As it happens, I am now faced with having to encode some texts in the
simplest possible way (so as to mark accented characters) and may soon
be faced with having to encode other texts for other basic features, or
at least to recommend how this should be done. My situation causes me to
wonder about two things.

(1) For a text intended only to be read by humans for the information it
contains, how should accented characters be encoded? In this case, it
seems to be that the most minimal markup possible (e.g., u" or "u for
u-umlaut) is what one wants, yes? For texts to be sent over networks to
various countries, must one look out for the possibility that an ASCII
character handy for indicating an accent (e.g., `, the leading single
quotation mark) will be coopted by software for another purpose? If so,
what should I do?

(2) Does there exist anywhere, preferably in electronic form, a
beginner's guide to simplest TEI-conformant SGML? One that specifies --
in less than 5 pages or 10K bytes, and in the most straightforward
manner -- what we should do to achieve minimalist markup? May we hope
for such a thing soon? Free of charge, on Humanist?


Willard McCarty
(2) --------------------------------------------------------------31----
Date: 4 October 90, 00:05:57 CDT
From: Bill Ball C476721 at UMCVMB
Subject: markup and word processing

My thoughts on standardized text formats run to more radical solutions
than have been discussed so far in the thread on TEI & SGML. I
generally see mainframes as communication and network server machines.
Many of us are using ever more powerful PCs to read our Bitnet mail
already.
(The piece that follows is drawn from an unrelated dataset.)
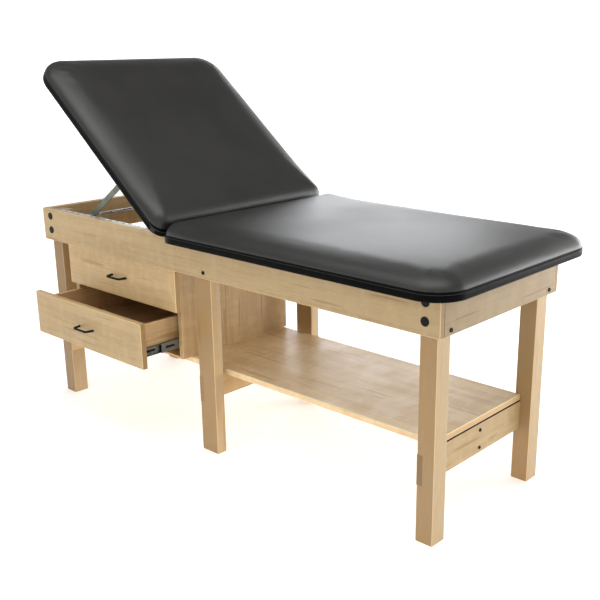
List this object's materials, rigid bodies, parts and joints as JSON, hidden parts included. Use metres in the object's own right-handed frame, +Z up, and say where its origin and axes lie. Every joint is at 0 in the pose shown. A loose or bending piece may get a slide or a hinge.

The day when PCs need be limited to ASCII is rapidly passing.
Why not move toward something like display postscript for a document
standard? Upgraded networks like NREN can handle the traffic. Current
high end PCs can handle the display (the NEXT already uses display
postscript). An advanced standard like this could display and print
documents, with color illustrations, in a form extremely close to the
original. Proper software can mark, index, analyze, and do whatever with
text regardless of the form it is in. This software is much more likely
to get written, and get distributed at reasonable cost, if it works on a
format of interest in general (i.e. business) computing. It seems to me
that in general we are letting the relatively low state of the art in
mainframe WP software set unreasonably severe limits on document
standards when much more is already within reach.

my $ 0.02 worth,

Bill Ball
c476721@UMCVMB

(3) --------------------------------------------------------------45----
Date: Thu, 04 Oct 90 14:51:30 +0100
From: Dominik Wujastyk <ucgadkw@ucl.ac.uk>
Subject: sed script

The sed script that was recently mentioned as a way of stripping
SGML strings from a file suffers from what I see as the main
problem with SED, AWK, PERL and even (gulp) ICON. They are
all profoundly line-oriented.

If you have a file like this:

This is a test <file just to see> if the SGML <strings
do indeed get stripped> or not.

And you run the cited SED commands on it (sed 's/<.*>//g' in >out)
you will get this:

This is a test if the SGML <strings
do indeed get stripped> or not.

This is no good, of course. I expect that there is a simple way around
it (any offers? I hardly know SED). But it would be refreshing to come
across one of these much-vaunted tools that didn't see a file as
primarily a set of lines. HUMANISTS hardly ever have texts with tags
that are confined to single lines. Try to think of one, in a normal
text: quotes? underlining? citations? sentences? words? None of these
can safely be assumed not to be broken across a line boundary.

Dominik


(4) --------------------------------------------------------------32----
Date: Thu, 4 Oct 90 01:53:32 EDT
From: Sheizaf Rafaeli <USERLLHB@UMICHUB.BITNET>
Subject: Markup vs. WYSIWYG

Leslie Burkholder asks for studies of text processing approaches.
Two good places to start are

B. Shneiderman _Designing the User Interface_, Addison Wesley, 1987
and Norman and Draper (eds) _User Center System Design_, Lawrence
Erlbaum, 1986.

There have been later empirical studies, but these two are the
most comprehensive reviews I know.

Your insistence¨D on empirical studies is understandable. How about
asking about the theory guiding hypothesis generation?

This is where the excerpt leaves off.